沮宗は正史三国志の注釈・献帝伝に名前が登場する人物です。
沮宗の兄は沮授であり、袁紹の配下では田豊と並ぶ、智謀の士として名が通っています。
沮宗の兄の沮授は袁紹の様々な進言をしており、沮授の戦略により公孫瓚を打倒するなど活躍しました。
沮宗に関しては、官渡の戦いの前に、沮授が財産分与すると言い出し、その時の会話位にしか登場しません。
しかし、沮宗の言葉からは、官渡の戦いの開戦前の袁紹軍に、どの様な空気が流れていたのかが分かるとも感じました。
今回は戦略家・沮授の弟にあたる沮宗を解説します。
尚、沮授の子である沮鵠は袁尚の命令で、審配と共に曹操と戦った記録がありますが、沮宗に関しては官渡での開戦前の記録があるだけです。
財産分与
官渡の戦いの前に、袁紹陣営では持久戦か短期決戦かで議論が分かれていました。
田豊や沮授などは持久戦を主張し、淳于瓊や審配などは短期決戦が望ましいと主張したわけです。
袁紹の出陣が決まると、沮授は弟の沮宗や一族を集めて財産分与を行い、次の様に述べています。
※献帝伝 ちくま学芸文庫 477頁より
そもそも、勢いがあれば、威光はあらゆるものに及ぶが、勢いがなくなれば一身を保つ事も出来ない。
悲しい事よ。
沮授は袁紹が曹操を敗れると考え、一族に財産分与を行ったわけです。
しかし、戦力で言えば袁紹は曹操を圧倒しており、沮宗は不信に感じ、次の様に述べました。
沮宗「曹公(曹操)は大した戦力は持っていません。
それなのに何の心配をする必要があるのでしょうか」
沮宗の目から見れば、袁紹が敗れ曹操が勝つ所が想像できなかったのでしょう。
沮宗の言葉に対し、沮授は次の様に返しました。
沮授「曹操には優れた戦略があり、天子を擁しそれを財産としている。
我が軍は公孫瓚には勝利する事が出来たが、内情を言えば疲弊している。
それにも関わらず将軍は驕り、主君は言い気になっておられる。
我が軍の敗北は、この動員により決まるのだ。
楊雄の言葉に『戦国の六国は冷静な判断を失い、嬴氏の為に姫氏を弱くした』とあるが、現在は曹氏の為に漢を弱めている状態なのだ」
沮授は沮宗に戦国七雄の秦とそのほかの六国を例に出し、袁紹の軍が敗れる事を予言したわけです。
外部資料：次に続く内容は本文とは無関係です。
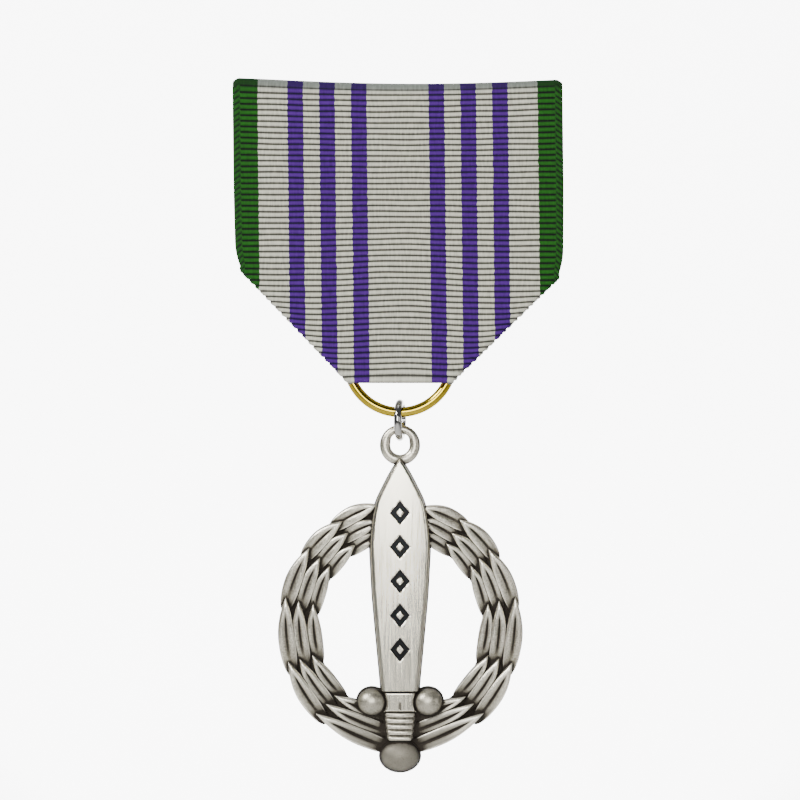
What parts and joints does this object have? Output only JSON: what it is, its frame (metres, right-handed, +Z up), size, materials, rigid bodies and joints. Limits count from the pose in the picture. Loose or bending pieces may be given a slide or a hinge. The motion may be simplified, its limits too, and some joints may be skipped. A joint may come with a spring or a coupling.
{
  "type": "military service medal",
  "caption": "Full-size medal: an openwork wreath with an applied sword, linked by rings to a folded striped ribbon drape on a slotted pin-back brooch.",
  "frame": {"origin": "middle of the brooch plate's back face, which lies against the wearer's cloth", "axes": "+Z up as worn, along the hanging medal; +Y into the wearer; +X to the right seen from the front"},
  "size_m": [0.035, 0.0063, 0.0739],
  "materials": {
    "gilt_brass": "polished gilt",
    "nickel_wire": "bright nickel plate",
    "antiqued_silver_casting": "silver plate with dark patina in the recesses",
    "satin_silver_plate": "satin brushed silver plate",
    "black_enamel": "filled and stoned flush",
    "grosgrain_ribbon": "ribbed weave with green, grey and purple stripes",
    "cotton_tape": "plain woven tape"
  },
  "bodies": {
    "brooch": {"brooch_frame": "gilt_brass", "hinge_bracket": "gilt_brass", "hinge_rivet": "gilt_brass", "catch_body": "gilt_brass"},
    "pin": {"pin_stem": "nickel_wire"},
    "lock": {"catch_lock": "gilt_brass"},
    "drape": {"ribbon": "grosgrain_ribbon", "ring_tab": "cotton_tape"},
    "ring": {"suspension_ring": "gilt_brass"},
    "link": {"jump_ring": "nickel_wire"},
    "pendant": {"wreath": "antiqued_silver_casting", "pendant_loop": "antiqued_silver_casting", "sword_blade": "satin_silver_plate", "enamel_lozenge_1": "black_enamel", "enamel_lozenge_2": "black_enamel", "enamel_lozenge_3": "black_enamel", "enamel_lozenge_4": "black_enamel", "enamel_lozenge_5": "black_enamel", "guard_block": "satin_silver_plate", "guard_ball_left": "antiqued_silver_casting", "guard_ball_right": "antiqued_silver_casting", "grip": "antiqued_silver_casting", "pommel": "antiqued_silver_casting"}
  },
  "joints": [
    {"name": "pin_hinge", "type": "hinge", "parent": "brooch", "child": "pin", "pos_m": [-0.0133, 0.0019, 0], "axis": [0, 0, 1], "range_deg": [0, 100]},
    {"name": "catch_turn", "type": "hinge", "parent": "brooch", "child": "lock", "pos_m": [0.013, 0.0019, 0], "axis": [-1, 0, 0], "range_deg": [0, 110]},
    {"name": "drape_swing", "type": "hinge", "parent": "brooch", "child": "drape", "pos_m": [0, -0.0004, 0.00585], "axis": [-1, 0, 0], "range_deg": [0, 60]},
    {"name": "ring_turn", "type": "hinge", "parent": "drape", "child": "ring", "pos_m": [0, -0.00023, -0.0225], "axis": [0, 1, 0], "range_deg": [-30, 30]},
    {"name": "link_swing", "type": "hinge", "parent": "ring", "child": "link", "pos_m": [0, -0.00023, -0.0281], "axis": [1, 0, 0], "range_deg": [-60, 60]},
    {"name": "pendant_sway", "type": "hinge", "parent": "link", "child": "pendant", "pos_m": [0, -0.00023, -0.03079], "axis": [0, 1, 0], "range_deg": [-45, 45]}
  ]
}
史書において沮宗が登場するのは、ここだけであり、この後に沮宗がどうなったのかは記録がなく分かっていません。
沮宗が官渡の戦いに参戦したのかも不明です。
当時の袁紹陣営
後に袁紹が許攸の裏切りなどにより、官渡の戦いで敗れた事を考えると、沮授の賢さと沮宗の凡庸さを感じた人も多いかと思います。
しかし、実際の官渡の戦いでは、袁紹はかなり曹操を追い詰めており、許攸の裏切りがなかったら袁紹が勝っていた可能性も十分にあるはずです。
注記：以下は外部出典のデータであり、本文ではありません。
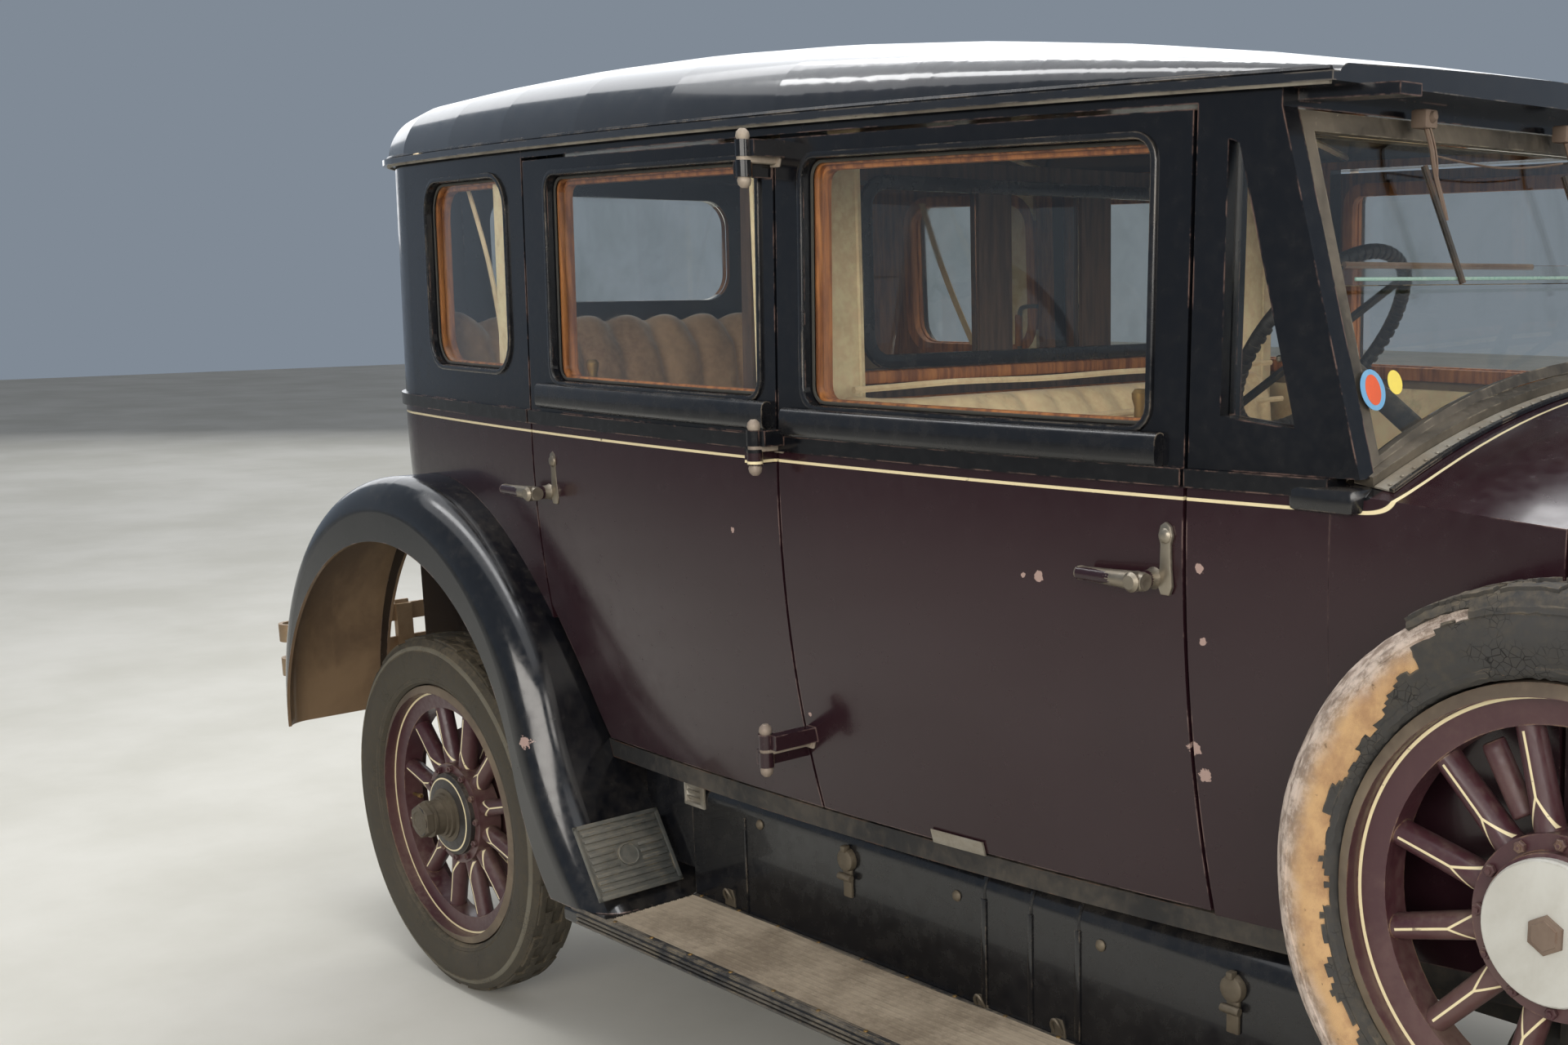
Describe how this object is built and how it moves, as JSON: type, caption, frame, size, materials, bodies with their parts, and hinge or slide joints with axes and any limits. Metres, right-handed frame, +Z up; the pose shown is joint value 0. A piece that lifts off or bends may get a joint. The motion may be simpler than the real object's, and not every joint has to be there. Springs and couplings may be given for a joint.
{
  "type": "closed touring limousine of the 1920s",
  "caption": "Long closed car with wooden spoked wheels, side-mounted spares, centre-hinged doors, a division behind the driver and a lifting hood.",
  "frame": {"origin": "on the floor, midway between the bumper faces, on the car's centre line", "axes": "+X to the front of the car, +Y to its left, +Z up"},
  "size_m": [5.403, 1.74, 2.082],
  "materials": {
    "chassis_black": "satin chassis black, dusty",
    "engine_grey": "grey cast iron",
    "nickel": "nickel plate, dulled",
    "bumper_nickel": "nickel plate, dulled",
    "black_enamel": "glossy black enamel, chipped",
    "board_mat": "ribbed rubber mat, dusty",
    "dark_red": "glossy dark wine red enamel",
    "screen_metal": "worn grey paint",
    "clear_glass": "clear glass, faintly green",
    "brown_wood": "varnished wood",
    "spoke_paint": "painted wood, wine red with cream lines",
    "tyre_rubber": "aged rubber",
    "seat_cloth": "pile cloth, taupe",
    "wheel_plastic": "black moulded rim"
  },
  "bodies": {
    "chassis": {"chassis_frame": "chassis_black", "leaf_springs": "chassis_black", "rear_axle": "chassis_black", "front_axle": "chassis_black", "steering_column": "chassis_black", "fuel_tank": "chassis_black", "engine_block": "engine_grey", "radiator": "nickel", "lamps": "nickel", "bumpers": "bumper_nickel", "splash_aprons": "black_enamel", "roof": "black_enamel", "side_frames": "black_enamel", "rear_fender_left": "black_enamel", "rear_fender_right": "black_enamel", "front_fender_left": "black_enamel", "front_fender_right": "black_enamel", "running_boards": "board_mat", "quarter_panels": "dark_red", "back_panel": "dark_red", "cowl": "dark_red", "hood_sides": "dark_red", "windscreen_frame": "screen_metal", "body_glass": "clear_glass", "division_glass": "clear_glass", "lamp_lenses": "clear_glass", "body_floor": "brown_wood", "division": "brown_wood", "dashboard": "brown_wood", "spare_wheels": "spoke_paint", "spare_tyre_left": "tyre_rubber", "spare_tyre_right": "tyre_rubber", "front_seat": "seat_cloth", "rear_seat": "seat_cloth"},
    "rear_left_wheel": {"wheel_rear_left": "spoke_paint", "tyre_rear_left": "tyre_rubber"},
    "rear_right_wheel": {"wheel_rear_right": "spoke_paint", "tyre_rear_right": "tyre_rubber"},
    "front_left_wheel": {"wheel_front_left": "spoke_paint", "tyre_front_left": "tyre_rubber"},
    "front_right_wheel": {"wheel_front_right": "spoke_paint", "tyre_front_right": "tyre_rubber"},
    "knuckle_left": {"knuckle_left": "chassis_black"},
    "knuckle_right": {"knuckle_right": "chassis_black"},
    "tie_rod": {"tie_rod": "chassis_black"},
    "hand_wheel": {"steering_wheel": "wheel_plastic"},
    "rear_left_door": {"rear_door_left": "dark_red", "rear_door_glass_left": "clear_glass"},
    "rear_right_door": {"rear_door_right": "dark_red", "rear_door_glass_right": "clear_glass"},
    "front_left_door": {"front_door_left": "dark_red", "front_door_glass_left": "clear_glass"},
    "front_right_door": {"front_door_right": "dark_red", "front_door_glass_right": "clear_glass"},
    "hood_lid_left": {"hood_top_left": "dark_red"},
    "hood_lid_right": {"hood_top_right": "dark_red"}
  },
  "joints": [
    {"name": "rear_left_wheel_spin", "type": "hinge", "parent": "chassis", "child": "rear_left_wheel", "pos_m": [-1.7415, 0.711, 0.415], "axis": [0, 1, 0], "continuous": true},
    {"name": "rear_right_wheel_spin", "type": "hinge", "parent": "chassis", "child": "rear_right_wheel", "pos_m": [-1.7415, -0.711, 0.415], "axis": [0, 1, 0], "continuous": true},
    {"name": "front_left_wheel_spin", "type": "hinge", "parent": "knuckle_left", "child": "front_left_wheel", "pos_m": [1.9415, 0.711, 0.415], "axis": [0, 1, 0], "continuous": true},
    {"name": "front_right_wheel_spin", "type": "hinge", "parent": "knuckle_right", "child": "front_right_wheel", "pos_m": [1.9415, -0.711, 0.415], "axis": [0, 1, 0], "continuous": true},
    {"name": "steer_left", "type": "hinge", "parent": "chassis", "child": "knuckle_left", "pos_m": [1.9415, 0.6, 0.415], "axis": [0, 0, 1], "range_deg": [-30, 30]},
    {"name": "steer_right", "type": "hinge", "parent": "chassis", "child": "knuckle_right", "pos_m": [1.9415, -0.6, 0.415], "axis": [0, 0, 1], "range_deg": [-30, 30]},
    {"name": "tie_rod_pivot", "type": "hinge", "parent": "knuckle_left", "child": "tie_rod", "pos_m": [1.7615, 0.6, 0.368], "axis": [0, 0, 1], "range_deg": [-30, 30]},
    {"name": "hand_wheel_turn", "type": "hinge", "parent": "chassis", "child": "hand_wheel", "pos_m": [-0.1125, 0.32, 1.49], "axis": [-0.8192, 0, 0.5736], "range_deg": [-510, 510]},
    {"name": "rear_left_door_hinge", "type": "hinge", "parent": "chassis", "child": "rear_left_door", "pos_m": [-0.4065, 0.842, 1.3], "axis": [0, 0, -1], "range_deg": [0, 70]},
    {"name": "rear_right_door_hinge", "type": "hinge", "parent": "chassis", "child": "rear_right_door", "pos_m": [-0.4065, -0.842, 1.3], "axis": [0, 0, 1], "range_deg": [0, 70]},
    {"name": "front_left_door_hinge", "type": "hinge", "parent": "chassis", "child": "front_left_door", "pos_m": [-0.4065, 0.842, 1.3], "axis": [0, 0, 1], "range_deg": [0, 70]},
    {"name": "front_right_door_hinge", "type": "hinge", "parent": "chassis", "child": "front_right_door", "pos_m": [-0.4065, -0.842, 1.3], "axis": [0, 0, -1], "range_deg": [0, 70]},
    {"name": "hood_left_hinge", "type": "hinge", "parent": "chassis", "child": "hood_lid_left", "pos_m": [0.9595, 0, 1.444], "axis": [0.9987, 0, -0.0504], "range_deg": [0, 60]},
    {"name": "hood_right_hinge", "type": "hinge", "parent": "chassis", "child": "hood_lid_right", "pos_m": [0.9595, 0, 1.444], "axis": [-0.9987, 0, 0.0504], "range_deg": [0, 60]}
  ],
  "couplings": [
    {"joint": "steer_right", "follows": "steer_left", "ratio": 1},
    {"joint": "tie_rod_pivot", "follows": "steer_left", "ratio": -1},
    {"joint": "hand_wheel_turn", "follows": "steer_left", "ratio": 17}
  ]
}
それを考えると、必ずしも沮宗が凡庸だとは言えないと感じました。
さらに言えば、沮宗は敗戦を予感した沮授に対し「恐れる必要はない」と述べているのであり、当時の袁紹陣営の雰囲気が分かるような気がします。
袁紹軍の内部では、楽勝ムードも漂っていたのでしょう。
沮授は袁紹軍の気の緩みを素早く察知し、敗戦を予言した様に感じました。
因みに、沮宗の兄の沮授は官渡の戦いで敗戦が決まった後に、捕虜となりますが、沮宗がどうなったのかも不明です。
尚、官渡の戦いの前に、沮宗は沮授から財産分与されたはずですが、取れ程の取り分を得たのかは不明です。